Write out all of the data without omission, exactly as shown.

■ Dataset extract

Begin

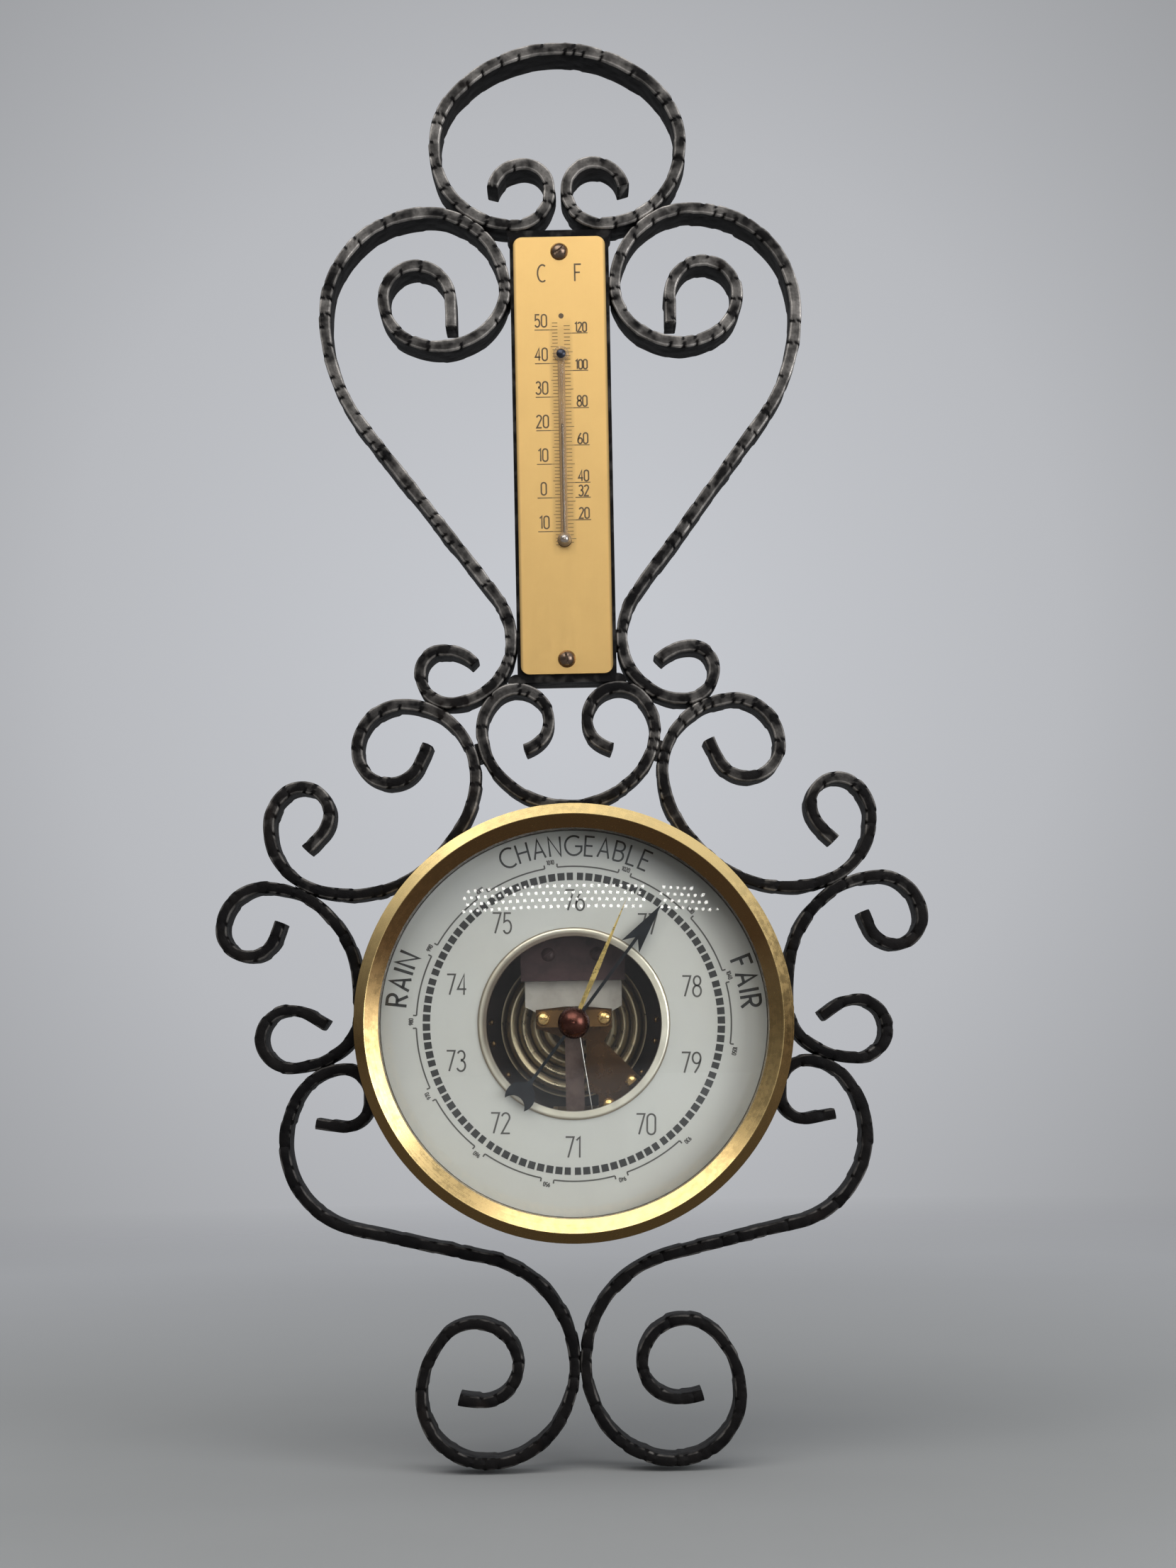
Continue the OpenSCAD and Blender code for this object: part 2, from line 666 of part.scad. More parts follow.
module tube_pin() {
    color(blued) to_row() {
        post(0, loop_y, pin_r, plate_z, tube_z - plate_z + tube_r * 0.6);
        dome(0, loop_y, pin_r + tube_r * 0.35, tube_z + tube_r * 0.6, tube_r * 0.5);
    }
}

module mercury_bulb() {
    color([0.75, 0.75, 0.77]) to_row() translate([0, bulb_y, tube_z]) sphere(r = bulb_r - bulb_wall);
}

module mercury_thread() {
    start = sqrt(pow(bulb_r - bulb_wall, 2) - pow(bore_r, 2)) + hair + (bulb_r - bulb_wall) * 0.1;
    color([0.6, 0.6, 0.62]) to_row() translate([0, bulb_y + start, tube_z]) rotate([-90, 0, 0])
        cylinder(r = bore_r - thread_gap, h = thread_l - start);
}

// Places on the back of the case
foot_gap = 0.6;
foot_y = capsule_r + foot_gap;
adjust_y = (foot_y + bracket_y + bracket_h) / 2;

module case_drum() {
    front = glass_rim_z - loose;
    color(old_brass) to_row() difference() {
        union() {
            disc(drum_r, 0, drum_back_t);
            ring(drum_r, drum_in_r, 0, front);
            ring(drum_r, drum_in_r - ledge_w, dial_back - drum_t, drum_t);
        }
        case_screw_bore(case_screw_r);
        post(0, adjust_y, adjust_hole_r, -over, drum_back_t + 2 * over);
        rivet_places() disc(rivet_r / 2, -over, drum_back_t + 2 * over);
    }
}

module case_screws() {
    color(blued) to_row() for (a = case_screw_angles)
        translate([0, 0, bar_z + bar_d / 2]) rotate(a) rotate([0, 90, 0]) {
            disc(case_screw_r, drum_in_r - bar_t, hoop_r + hair - drum_in_r + bar_t);
            slotted_dome(0, 0, case_screw_head_r, hoop_r + hair, case_screw_head_h, 0);
        }
}

module bezel() {
    edge_z = bezel_z - bezel_slope;
    skirt_r = drum_r + drum_fit;
    pocket_r = glass_r + drum_fit;
    color(brass) to_row() rotate_extrude() difference() {
        polygon([[bezel_r, bar_front], [bezel_r, edge_z], [bezel_r - bezel_ridge, bezel_z], [lip_r, edge_z],
            [lip_r, lip_z], [pocket_r, lip_z], [pocket_r, glass_rim_z], [skirt_r, glass_rim_z],
            [skirt_r, bar_front]]);
        translate([skirt_r + bezel_t, bar_front - over])
            square([bezel_r - skirt_r - 2 * bezel_t, edge_z - bezel_t / 2 - bar_front + over]);
    }
}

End

■ Finished task
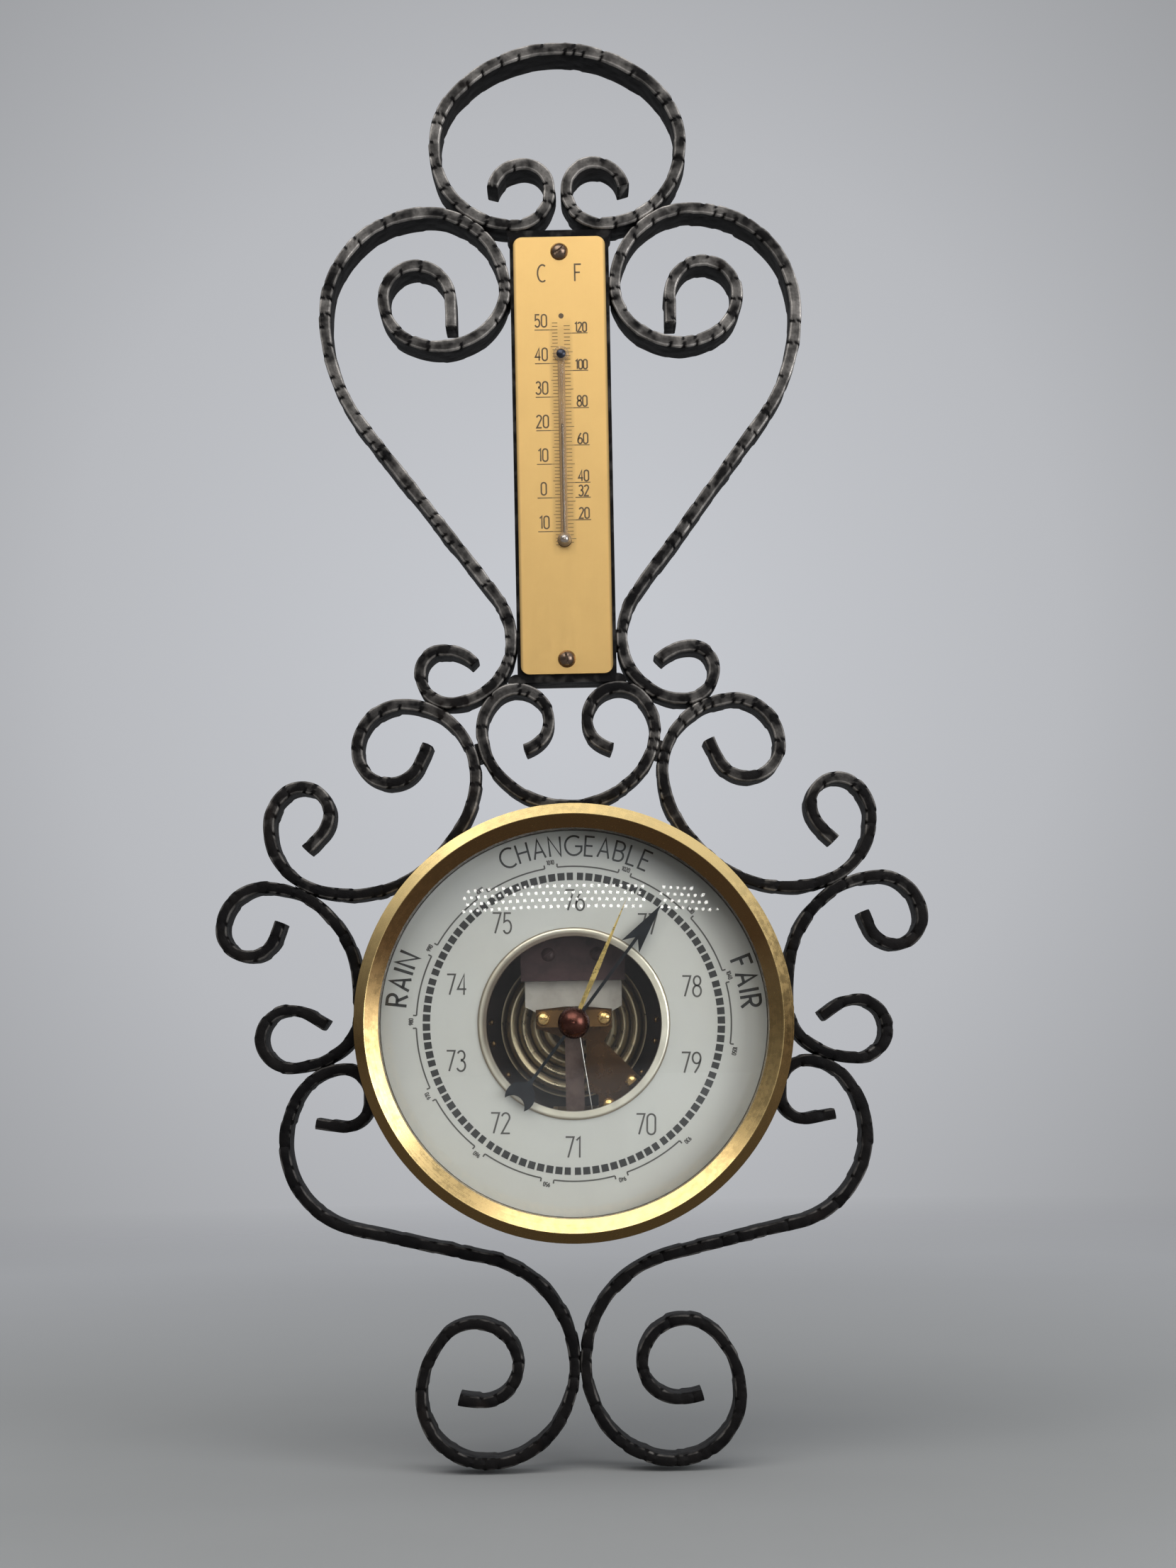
Continue the OpenSCAD and Blender code for this object: part 2, from line 666 of part.scad. More parts follow.
module tube_pin() {
    color(blued) to_row() {
        post(0, loop_y, pin_r, plate_z, tube_z - plate_z + tube_r * 0.6);
        dome(0, loop_y, pin_r + tube_r * 0.35, tube_z + tube_r * 0.6, tube_r * 0.5);
    }
}

module mercury_bulb() {
    color([0.75, 0.75, 0.77]) to_row() translate([0, bulb_y, tube_z]) sphere(r = bulb_r - bulb_wall);
}

module mercury_thread() {
    start = sqrt(pow(bulb_r - bulb_wall, 2) - pow(bore_r, 2)) + hair + (bulb_r - bulb_wall) * 0.1;
    color([0.6, 0.6, 0.62]) to_row() translate([0, bulb_y + start, tube_z]) rotate([-90, 0, 0])
        cylinder(r = bore_r - thread_gap, h = thread_l - start);
}

// Places on the back of the case
foot_gap = 0.6;
foot_y = capsule_r + foot_gap;
adjust_y = (foot_y + bracket_y + bracket_h) / 2;

module case_drum() {
    front = glass_rim_z - loose;
    color(old_brass) to_row() difference() {
        union() {
            disc(drum_r, 0, drum_back_t);
            ring(drum_r, drum_in_r, 0, front);
            ring(drum_r, drum_in_r - ledge_w, dial_back - drum_t, drum_t);
        }
        case_screw_bore(case_screw_r);
        post(0, adjust_y, adjust_hole_r, -over, drum_back_t + 2 * over);
        rivet_places() disc(rivet_r / 2, -over, drum_back_t + 2 * over);
    }
}

module case_screws() {
    color(blued) to_row() for (a = case_screw_angles)
        translate([0, 0, bar_z + bar_d / 2]) rotate(a) rotate([0, 90, 0]) {
            disc(case_screw_r, drum_in_r - bar_t, hoop_r + hair - drum_in_r + bar_t);
            slotted_dome(0, 0, case_screw_head_r, hoop_r + hair, case_screw_head_h, 0);
        }
}

module bezel() {
    edge_z = bezel_z - bezel_slope;
    skirt_r = drum_r + drum_fit;
    pocket_r = glass_r + drum_fit;
    color(brass) to_row() rotate_extrude() difference() {
        polygon([[bezel_r, bar_front], [bezel_r, edge_z], [bezel_r - bezel_ridge, bezel_z], [lip_r, edge_z],
            [lip_r, lip_z], [pocket_r, lip_z], [pocket_r, glass_rim_z], [skirt_r, glass_rim_z],
            [skirt_r, bar_front]]);
        translate([skirt_r + bezel_t, bar_front - over])
            square([bezel_r - skirt_r - 2 * bezel_t, edge_z - bezel_t / 2 - bar_front + over]);
    }
}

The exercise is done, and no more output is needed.